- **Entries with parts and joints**

----

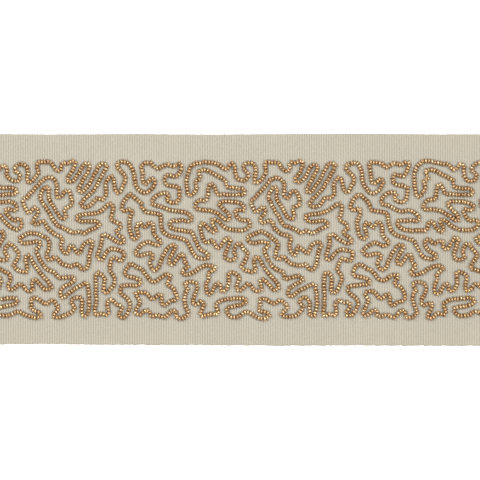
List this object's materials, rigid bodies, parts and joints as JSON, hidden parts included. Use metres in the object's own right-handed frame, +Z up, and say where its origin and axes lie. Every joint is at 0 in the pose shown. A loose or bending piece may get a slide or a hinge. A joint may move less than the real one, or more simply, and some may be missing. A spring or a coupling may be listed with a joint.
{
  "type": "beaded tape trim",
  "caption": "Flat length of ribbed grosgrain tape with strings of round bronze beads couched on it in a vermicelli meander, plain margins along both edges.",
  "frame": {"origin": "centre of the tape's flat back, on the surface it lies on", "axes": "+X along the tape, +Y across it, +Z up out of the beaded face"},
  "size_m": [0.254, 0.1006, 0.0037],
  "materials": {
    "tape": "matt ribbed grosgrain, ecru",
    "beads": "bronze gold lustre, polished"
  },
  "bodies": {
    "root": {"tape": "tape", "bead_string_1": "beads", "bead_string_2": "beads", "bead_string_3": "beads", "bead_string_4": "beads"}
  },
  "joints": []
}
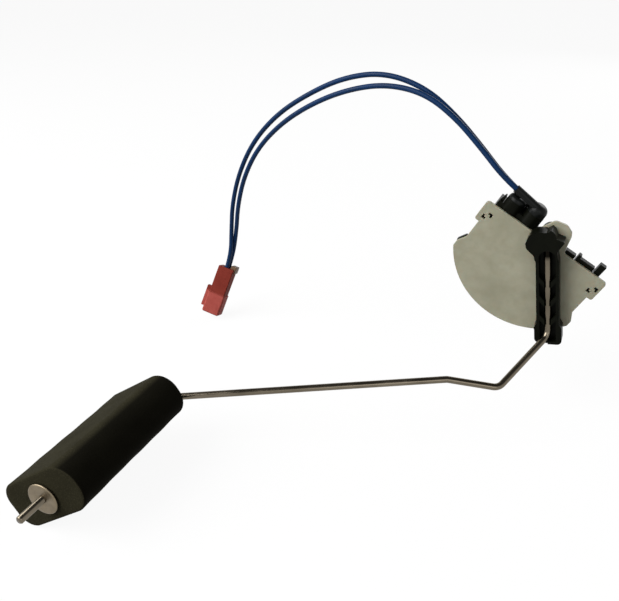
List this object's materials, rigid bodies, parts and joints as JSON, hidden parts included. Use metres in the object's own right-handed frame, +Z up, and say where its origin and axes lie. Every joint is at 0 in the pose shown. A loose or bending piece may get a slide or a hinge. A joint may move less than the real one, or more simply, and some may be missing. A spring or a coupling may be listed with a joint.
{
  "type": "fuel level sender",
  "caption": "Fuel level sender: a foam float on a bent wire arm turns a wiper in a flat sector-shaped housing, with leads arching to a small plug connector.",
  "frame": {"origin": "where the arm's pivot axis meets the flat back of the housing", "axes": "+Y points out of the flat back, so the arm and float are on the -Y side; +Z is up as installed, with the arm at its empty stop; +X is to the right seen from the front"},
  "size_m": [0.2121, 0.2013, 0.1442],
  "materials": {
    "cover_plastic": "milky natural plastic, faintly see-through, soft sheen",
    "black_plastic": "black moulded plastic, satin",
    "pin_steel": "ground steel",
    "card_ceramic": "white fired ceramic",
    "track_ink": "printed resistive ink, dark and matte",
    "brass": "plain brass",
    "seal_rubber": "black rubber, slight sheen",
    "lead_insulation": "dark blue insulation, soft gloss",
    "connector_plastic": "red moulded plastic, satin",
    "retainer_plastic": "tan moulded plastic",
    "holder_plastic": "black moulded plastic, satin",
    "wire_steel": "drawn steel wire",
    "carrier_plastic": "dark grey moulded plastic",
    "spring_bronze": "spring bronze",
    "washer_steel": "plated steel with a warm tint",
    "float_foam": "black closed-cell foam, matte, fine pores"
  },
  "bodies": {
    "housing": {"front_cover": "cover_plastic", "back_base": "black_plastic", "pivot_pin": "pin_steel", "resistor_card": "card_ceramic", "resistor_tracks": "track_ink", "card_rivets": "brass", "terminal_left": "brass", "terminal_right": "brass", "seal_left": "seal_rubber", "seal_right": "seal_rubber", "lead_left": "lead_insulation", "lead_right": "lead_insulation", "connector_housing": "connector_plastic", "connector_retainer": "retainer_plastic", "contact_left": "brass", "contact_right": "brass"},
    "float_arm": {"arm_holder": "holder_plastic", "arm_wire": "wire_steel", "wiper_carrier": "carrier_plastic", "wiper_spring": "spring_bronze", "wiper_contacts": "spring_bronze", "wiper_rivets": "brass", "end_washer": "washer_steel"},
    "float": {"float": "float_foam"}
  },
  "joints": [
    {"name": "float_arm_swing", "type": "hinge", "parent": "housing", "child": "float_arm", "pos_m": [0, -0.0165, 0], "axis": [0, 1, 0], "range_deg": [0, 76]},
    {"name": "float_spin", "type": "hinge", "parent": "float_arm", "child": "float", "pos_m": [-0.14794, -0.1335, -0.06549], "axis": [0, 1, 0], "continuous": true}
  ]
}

----

- **Problem statement**
Using the listing above, reproduce each line without omission.

- **Exercise answer**
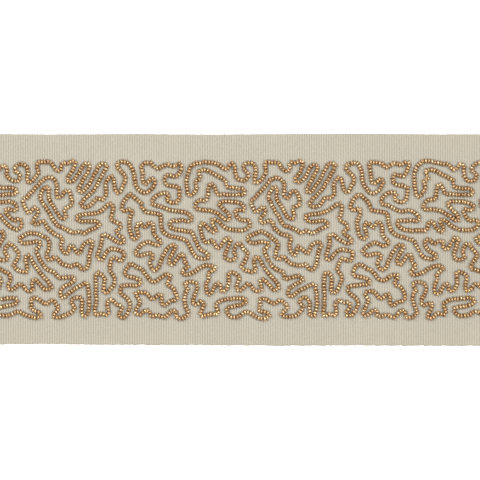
List this object's materials, rigid bodies, parts and joints as JSON, hidden parts included. Use metres in the object's own right-handed frame, +Z up, and say where its origin and axes lie. Every joint is at 0 in the pose shown. A loose or bending piece may get a slide or a hinge. A joint may move less than the real one, or more simply, and some may be missing. A spring or a coupling may be listed with a joint.
{
  "type": "beaded tape trim",
  "caption": "Flat length of ribbed grosgrain tape with strings of round bronze beads couched on it in a vermicelli meander, plain margins along both edges.",
  "frame": {"origin": "centre of the tape's flat back, on the surface it lies on", "axes": "+X along the tape, +Y across it, +Z up out of the beaded face"},
  "size_m": [0.254, 0.1006, 0.0037],
  "materials": {
    "tape": "matt ribbed grosgrain, ecru",
    "beads": "bronze gold lustre, polished"
  },
  "bodies": {
    "root": {"tape": "tape", "bead_string_1": "beads", "bead_string_2": "beads", "bead_string_3": "beads", "bead_string_4": "beads"}
  },
  "joints": []
}
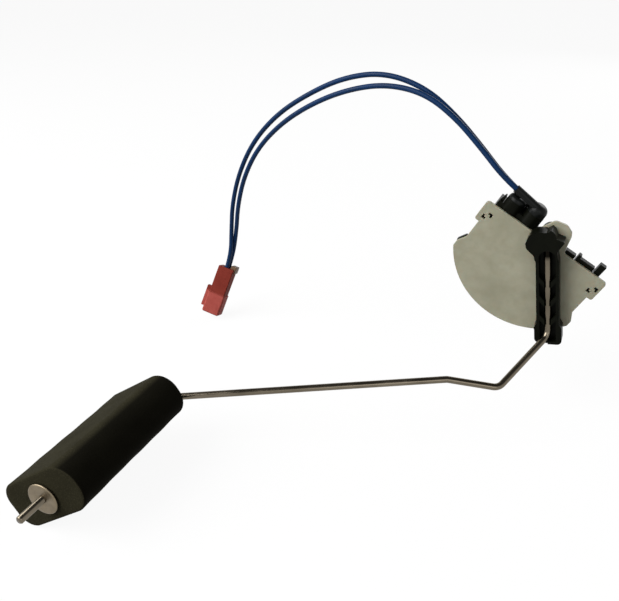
List this object's materials, rigid bodies, parts and joints as JSON, hidden parts included. Use metres in the object's own right-handed frame, +Z up, and say where its origin and axes lie. Every joint is at 0 in the pose shown. A loose or bending piece may get a slide or a hinge. A joint may move less than the real one, or more simply, and some may be missing. A spring or a coupling may be listed with a joint.
{
  "type": "fuel level sender",
  "caption": "Fuel level sender: a foam float on a bent wire arm turns a wiper in a flat sector-shaped housing, with leads arching to a small plug connector.",
  "frame": {"origin": "where the arm's pivot axis meets the flat back of the housing", "axes": "+Y points out of the flat back, so the arm and float are on the -Y side; +Z is up as installed, with the arm at its empty stop; +X is to the right seen from the front"},
  "size_m": [0.2121, 0.2013, 0.1442],
  "materials": {
    "cover_plastic": "milky natural plastic, faintly see-through, soft sheen",
    "black_plastic": "black moulded plastic, satin",
    "pin_steel": "ground steel",
    "card_ceramic": "white fired ceramic",
    "track_ink": "printed resistive ink, dark and matte",
    "brass": "plain brass",
    "seal_rubber": "black rubber, slight sheen",
    "lead_insulation": "dark blue insulation, soft gloss",
    "connector_plastic": "red moulded plastic, satin",
    "retainer_plastic": "tan moulded plastic",
    "holder_plastic": "black moulded plastic, satin",
    "wire_steel": "drawn steel wire",
    "carrier_plastic": "dark grey moulded plastic",
    "spring_bronze": "spring bronze",
    "washer_steel": "plated steel with a warm tint",
    "float_foam": "black closed-cell foam, matte, fine pores"
  },
  "bodies": {
    "housing": {"front_cover": "cover_plastic", "back_base": "black_plastic", "pivot_pin": "pin_steel", "resistor_card": "card_ceramic", "resistor_tracks": "track_ink", "card_rivets": "brass", "terminal_left": "brass", "terminal_right": "brass", "seal_left": "seal_rubber", "seal_right": "seal_rubber", "lead_left": "lead_insulation", "lead_right": "lead_insulation", "connector_housing": "connector_plastic", "connector_retainer": "retainer_plastic", "contact_left": "brass", "contact_right": "brass"},
    "float_arm": {"arm_holder": "holder_plastic", "arm_wire": "wire_steel", "wiper_carrier": "carrier_plastic", "wiper_spring": "spring_bronze", "wiper_contacts": "spring_bronze", "wiper_rivets": "brass", "end_washer": "washer_steel"},
    "float": {"float": "float_foam"}
  },
  "joints": [
    {"name": "float_arm_swing", "type": "hinge", "parent": "housing", "child": "float_arm", "pos_m": [0, -0.0165, 0], "axis": [0, 1, 0], "range_deg": [0, 76]},
    {"name": "float_spin", "type": "hinge", "parent": "float_arm", "child": "float", "pos_m": [-0.14794, -0.1335, -0.06549], "axis": [0, 1, 0], "continuous": true}
  ]
}